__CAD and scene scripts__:
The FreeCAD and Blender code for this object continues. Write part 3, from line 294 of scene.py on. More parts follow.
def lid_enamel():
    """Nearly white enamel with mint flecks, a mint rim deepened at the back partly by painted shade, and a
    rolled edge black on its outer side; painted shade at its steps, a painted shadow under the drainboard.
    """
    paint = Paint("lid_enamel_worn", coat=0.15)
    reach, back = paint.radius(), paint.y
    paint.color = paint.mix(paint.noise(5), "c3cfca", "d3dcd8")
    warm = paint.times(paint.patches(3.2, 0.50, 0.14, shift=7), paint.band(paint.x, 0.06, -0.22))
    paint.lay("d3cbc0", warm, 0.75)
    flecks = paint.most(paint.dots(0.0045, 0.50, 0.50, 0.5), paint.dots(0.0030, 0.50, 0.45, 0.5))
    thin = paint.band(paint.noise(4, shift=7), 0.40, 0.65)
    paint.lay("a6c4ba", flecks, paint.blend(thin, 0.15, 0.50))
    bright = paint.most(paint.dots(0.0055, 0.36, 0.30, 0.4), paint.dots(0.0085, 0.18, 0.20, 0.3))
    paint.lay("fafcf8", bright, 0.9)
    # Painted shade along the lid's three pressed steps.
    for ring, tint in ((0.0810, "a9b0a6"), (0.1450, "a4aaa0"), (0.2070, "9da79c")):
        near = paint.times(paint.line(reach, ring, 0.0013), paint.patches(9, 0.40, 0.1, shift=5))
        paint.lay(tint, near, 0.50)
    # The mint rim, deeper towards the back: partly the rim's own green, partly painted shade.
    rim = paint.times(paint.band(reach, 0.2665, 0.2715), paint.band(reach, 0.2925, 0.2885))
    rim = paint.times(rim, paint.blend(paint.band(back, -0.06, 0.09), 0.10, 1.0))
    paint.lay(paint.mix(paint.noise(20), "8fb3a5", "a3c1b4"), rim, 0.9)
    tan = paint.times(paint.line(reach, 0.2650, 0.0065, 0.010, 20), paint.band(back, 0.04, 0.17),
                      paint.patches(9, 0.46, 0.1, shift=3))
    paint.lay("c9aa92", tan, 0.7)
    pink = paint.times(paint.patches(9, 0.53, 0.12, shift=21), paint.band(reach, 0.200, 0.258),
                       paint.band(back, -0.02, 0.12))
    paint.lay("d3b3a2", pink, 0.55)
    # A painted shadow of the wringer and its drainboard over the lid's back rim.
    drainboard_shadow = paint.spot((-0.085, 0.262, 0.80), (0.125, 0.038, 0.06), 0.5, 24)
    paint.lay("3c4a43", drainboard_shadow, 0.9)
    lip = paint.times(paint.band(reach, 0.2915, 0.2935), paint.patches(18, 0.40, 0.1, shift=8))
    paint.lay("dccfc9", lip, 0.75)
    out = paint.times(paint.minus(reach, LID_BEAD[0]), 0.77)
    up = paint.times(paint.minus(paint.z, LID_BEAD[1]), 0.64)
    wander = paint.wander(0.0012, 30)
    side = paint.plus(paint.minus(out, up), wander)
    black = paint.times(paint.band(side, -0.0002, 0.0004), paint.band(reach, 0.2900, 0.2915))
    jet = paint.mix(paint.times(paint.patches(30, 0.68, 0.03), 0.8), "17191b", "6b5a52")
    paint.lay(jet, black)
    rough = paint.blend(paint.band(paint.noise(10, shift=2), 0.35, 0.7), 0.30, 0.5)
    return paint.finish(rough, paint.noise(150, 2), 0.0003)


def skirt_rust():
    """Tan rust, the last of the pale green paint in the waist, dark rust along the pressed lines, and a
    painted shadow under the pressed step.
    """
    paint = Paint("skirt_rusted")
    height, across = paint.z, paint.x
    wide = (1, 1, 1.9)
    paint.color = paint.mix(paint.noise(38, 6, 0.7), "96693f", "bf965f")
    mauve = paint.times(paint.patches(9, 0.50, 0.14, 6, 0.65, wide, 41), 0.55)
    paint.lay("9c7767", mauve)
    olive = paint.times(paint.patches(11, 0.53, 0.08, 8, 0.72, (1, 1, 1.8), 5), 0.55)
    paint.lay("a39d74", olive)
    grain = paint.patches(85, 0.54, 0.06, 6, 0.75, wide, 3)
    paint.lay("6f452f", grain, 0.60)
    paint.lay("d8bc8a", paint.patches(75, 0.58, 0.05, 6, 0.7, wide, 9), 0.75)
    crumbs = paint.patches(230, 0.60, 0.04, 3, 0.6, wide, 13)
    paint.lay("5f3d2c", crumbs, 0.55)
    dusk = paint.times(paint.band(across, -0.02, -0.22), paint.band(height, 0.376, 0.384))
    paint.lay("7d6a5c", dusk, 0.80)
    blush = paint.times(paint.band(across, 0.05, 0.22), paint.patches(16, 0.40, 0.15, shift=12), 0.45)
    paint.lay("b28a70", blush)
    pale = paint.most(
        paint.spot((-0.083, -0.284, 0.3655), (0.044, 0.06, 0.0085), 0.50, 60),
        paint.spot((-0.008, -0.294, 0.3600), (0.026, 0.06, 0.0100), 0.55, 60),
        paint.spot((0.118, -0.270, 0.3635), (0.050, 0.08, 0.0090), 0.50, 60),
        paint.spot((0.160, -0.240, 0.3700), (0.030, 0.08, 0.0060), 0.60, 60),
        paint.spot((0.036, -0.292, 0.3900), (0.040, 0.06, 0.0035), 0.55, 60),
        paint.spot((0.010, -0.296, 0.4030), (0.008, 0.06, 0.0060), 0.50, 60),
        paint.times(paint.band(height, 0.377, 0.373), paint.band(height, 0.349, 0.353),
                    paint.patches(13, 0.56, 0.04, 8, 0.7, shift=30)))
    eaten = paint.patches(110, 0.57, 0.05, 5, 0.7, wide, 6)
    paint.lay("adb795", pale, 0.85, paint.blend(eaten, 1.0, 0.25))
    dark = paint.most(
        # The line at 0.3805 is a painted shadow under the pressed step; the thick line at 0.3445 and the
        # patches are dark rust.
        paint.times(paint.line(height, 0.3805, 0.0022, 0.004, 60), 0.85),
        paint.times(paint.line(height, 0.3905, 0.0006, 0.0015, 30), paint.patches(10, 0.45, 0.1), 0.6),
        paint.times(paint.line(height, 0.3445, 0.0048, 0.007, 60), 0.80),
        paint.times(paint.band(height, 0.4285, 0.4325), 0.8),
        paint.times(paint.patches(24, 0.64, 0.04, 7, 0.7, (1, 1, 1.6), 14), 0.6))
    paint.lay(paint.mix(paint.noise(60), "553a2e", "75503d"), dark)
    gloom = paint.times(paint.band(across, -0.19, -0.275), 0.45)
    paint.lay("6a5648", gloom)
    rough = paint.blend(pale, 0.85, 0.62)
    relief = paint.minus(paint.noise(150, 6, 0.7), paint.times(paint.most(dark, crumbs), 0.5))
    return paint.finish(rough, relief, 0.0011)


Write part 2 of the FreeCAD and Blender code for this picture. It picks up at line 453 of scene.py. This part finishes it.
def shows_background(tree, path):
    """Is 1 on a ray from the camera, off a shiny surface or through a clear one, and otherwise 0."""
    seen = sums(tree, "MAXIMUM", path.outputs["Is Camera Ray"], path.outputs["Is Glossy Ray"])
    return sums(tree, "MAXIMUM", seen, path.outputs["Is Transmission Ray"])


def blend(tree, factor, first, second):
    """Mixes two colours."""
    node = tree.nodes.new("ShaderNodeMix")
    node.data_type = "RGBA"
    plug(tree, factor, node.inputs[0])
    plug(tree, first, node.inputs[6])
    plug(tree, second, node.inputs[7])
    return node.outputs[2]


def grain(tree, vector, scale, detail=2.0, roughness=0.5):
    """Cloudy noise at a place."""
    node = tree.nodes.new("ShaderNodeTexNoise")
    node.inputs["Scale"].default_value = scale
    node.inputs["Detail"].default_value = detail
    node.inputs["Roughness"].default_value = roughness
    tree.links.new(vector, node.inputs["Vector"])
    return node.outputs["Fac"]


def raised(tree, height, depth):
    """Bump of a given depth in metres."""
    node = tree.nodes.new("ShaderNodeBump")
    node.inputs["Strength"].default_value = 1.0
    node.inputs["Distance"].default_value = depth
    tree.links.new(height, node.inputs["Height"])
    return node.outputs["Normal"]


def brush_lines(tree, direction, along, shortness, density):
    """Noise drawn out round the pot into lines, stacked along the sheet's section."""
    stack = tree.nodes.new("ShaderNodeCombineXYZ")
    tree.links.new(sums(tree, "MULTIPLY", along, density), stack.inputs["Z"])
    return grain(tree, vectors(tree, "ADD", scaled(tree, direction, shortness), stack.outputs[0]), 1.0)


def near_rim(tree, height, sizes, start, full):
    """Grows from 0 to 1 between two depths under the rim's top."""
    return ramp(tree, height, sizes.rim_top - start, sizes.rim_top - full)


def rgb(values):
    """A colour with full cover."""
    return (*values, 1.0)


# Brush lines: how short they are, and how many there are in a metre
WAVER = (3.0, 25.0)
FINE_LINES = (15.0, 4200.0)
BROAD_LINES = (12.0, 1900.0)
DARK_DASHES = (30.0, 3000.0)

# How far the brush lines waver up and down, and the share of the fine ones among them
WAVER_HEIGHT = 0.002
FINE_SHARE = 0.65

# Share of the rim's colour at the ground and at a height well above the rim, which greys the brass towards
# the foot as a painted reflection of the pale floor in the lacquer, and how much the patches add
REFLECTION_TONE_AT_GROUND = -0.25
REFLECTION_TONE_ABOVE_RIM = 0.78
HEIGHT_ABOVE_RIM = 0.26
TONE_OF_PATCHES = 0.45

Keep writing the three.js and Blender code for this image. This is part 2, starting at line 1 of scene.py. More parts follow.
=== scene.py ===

__What you are asked to do__: The required answer is a single number: the count of lines in the entries that hold the string "parts".

__Exercise response__: 2